DO THIS
Gather from the listing below each line that includes the word "bodies", and copy it.

PROVIDED MATERIAL

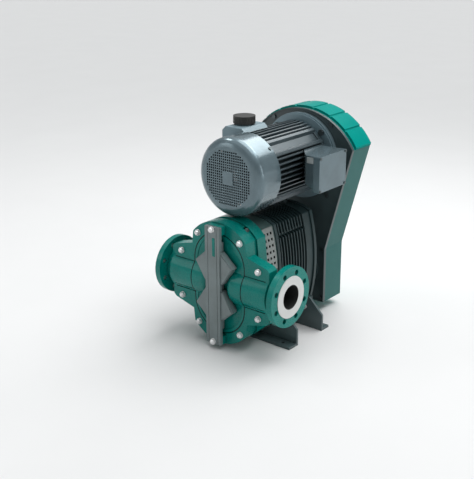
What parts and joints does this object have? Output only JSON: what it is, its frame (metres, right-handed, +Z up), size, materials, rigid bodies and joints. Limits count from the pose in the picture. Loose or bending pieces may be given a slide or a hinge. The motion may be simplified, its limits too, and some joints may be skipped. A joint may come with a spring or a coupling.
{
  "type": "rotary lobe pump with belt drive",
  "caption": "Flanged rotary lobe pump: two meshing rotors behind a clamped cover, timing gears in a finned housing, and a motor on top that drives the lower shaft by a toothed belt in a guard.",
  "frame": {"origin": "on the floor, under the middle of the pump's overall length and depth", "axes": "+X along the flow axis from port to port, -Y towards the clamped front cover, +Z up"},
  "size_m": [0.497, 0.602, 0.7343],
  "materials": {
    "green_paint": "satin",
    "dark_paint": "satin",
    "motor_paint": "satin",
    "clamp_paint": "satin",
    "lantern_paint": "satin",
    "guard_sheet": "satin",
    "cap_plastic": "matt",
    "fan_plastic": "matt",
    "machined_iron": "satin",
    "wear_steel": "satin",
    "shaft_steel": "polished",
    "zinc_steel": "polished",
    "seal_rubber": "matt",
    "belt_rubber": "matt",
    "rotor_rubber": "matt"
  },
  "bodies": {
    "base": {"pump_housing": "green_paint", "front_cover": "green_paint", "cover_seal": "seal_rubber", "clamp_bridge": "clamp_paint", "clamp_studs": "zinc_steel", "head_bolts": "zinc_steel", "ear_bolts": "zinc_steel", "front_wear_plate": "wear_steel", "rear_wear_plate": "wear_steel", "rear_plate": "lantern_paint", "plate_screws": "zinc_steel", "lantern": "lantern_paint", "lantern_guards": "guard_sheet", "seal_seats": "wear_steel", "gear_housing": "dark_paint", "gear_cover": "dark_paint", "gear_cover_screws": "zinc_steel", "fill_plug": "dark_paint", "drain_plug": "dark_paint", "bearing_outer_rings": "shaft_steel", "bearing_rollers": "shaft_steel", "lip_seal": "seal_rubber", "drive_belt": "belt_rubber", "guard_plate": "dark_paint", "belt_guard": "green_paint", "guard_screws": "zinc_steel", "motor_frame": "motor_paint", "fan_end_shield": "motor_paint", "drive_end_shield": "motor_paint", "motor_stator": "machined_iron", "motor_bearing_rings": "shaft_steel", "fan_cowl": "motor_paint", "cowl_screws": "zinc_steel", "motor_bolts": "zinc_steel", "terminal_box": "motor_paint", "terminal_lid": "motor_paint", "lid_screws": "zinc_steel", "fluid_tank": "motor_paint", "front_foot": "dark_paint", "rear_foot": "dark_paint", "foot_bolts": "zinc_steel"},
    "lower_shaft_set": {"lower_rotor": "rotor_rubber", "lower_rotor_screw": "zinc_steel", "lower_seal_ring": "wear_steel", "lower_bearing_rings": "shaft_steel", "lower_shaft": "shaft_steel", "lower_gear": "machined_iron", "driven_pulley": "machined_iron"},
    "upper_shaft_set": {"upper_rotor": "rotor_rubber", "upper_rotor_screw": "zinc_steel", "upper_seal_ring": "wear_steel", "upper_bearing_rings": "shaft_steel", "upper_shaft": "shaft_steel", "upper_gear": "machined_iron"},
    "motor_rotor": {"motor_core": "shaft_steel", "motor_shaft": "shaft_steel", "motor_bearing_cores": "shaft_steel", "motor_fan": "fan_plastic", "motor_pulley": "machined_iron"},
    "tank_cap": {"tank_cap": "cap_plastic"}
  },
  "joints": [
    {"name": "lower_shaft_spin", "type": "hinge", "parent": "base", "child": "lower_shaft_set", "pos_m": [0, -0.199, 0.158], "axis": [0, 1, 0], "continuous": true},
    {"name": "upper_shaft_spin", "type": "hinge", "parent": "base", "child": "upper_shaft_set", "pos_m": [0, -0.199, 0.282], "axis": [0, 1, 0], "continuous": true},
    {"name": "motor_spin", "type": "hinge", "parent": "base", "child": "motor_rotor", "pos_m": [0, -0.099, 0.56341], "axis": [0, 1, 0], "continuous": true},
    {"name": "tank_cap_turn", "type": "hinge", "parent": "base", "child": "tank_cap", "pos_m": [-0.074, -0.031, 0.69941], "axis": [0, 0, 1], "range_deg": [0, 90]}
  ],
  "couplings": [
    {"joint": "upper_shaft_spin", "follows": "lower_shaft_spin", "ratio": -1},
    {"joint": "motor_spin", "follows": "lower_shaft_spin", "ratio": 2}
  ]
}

ANSWER BELOW
What parts and joints does this object have? Output only JSON: what it is, its frame (metres, right-handed, +Z up), size, materials, rigid bodies and joints. Limits count from the pose in the picture. Loose or bending pieces may be given a slide or a hinge. The motion may be simplified, its limits too, and some joints may be skipped. A joint may come with a spring or a coupling.
  "bodies": {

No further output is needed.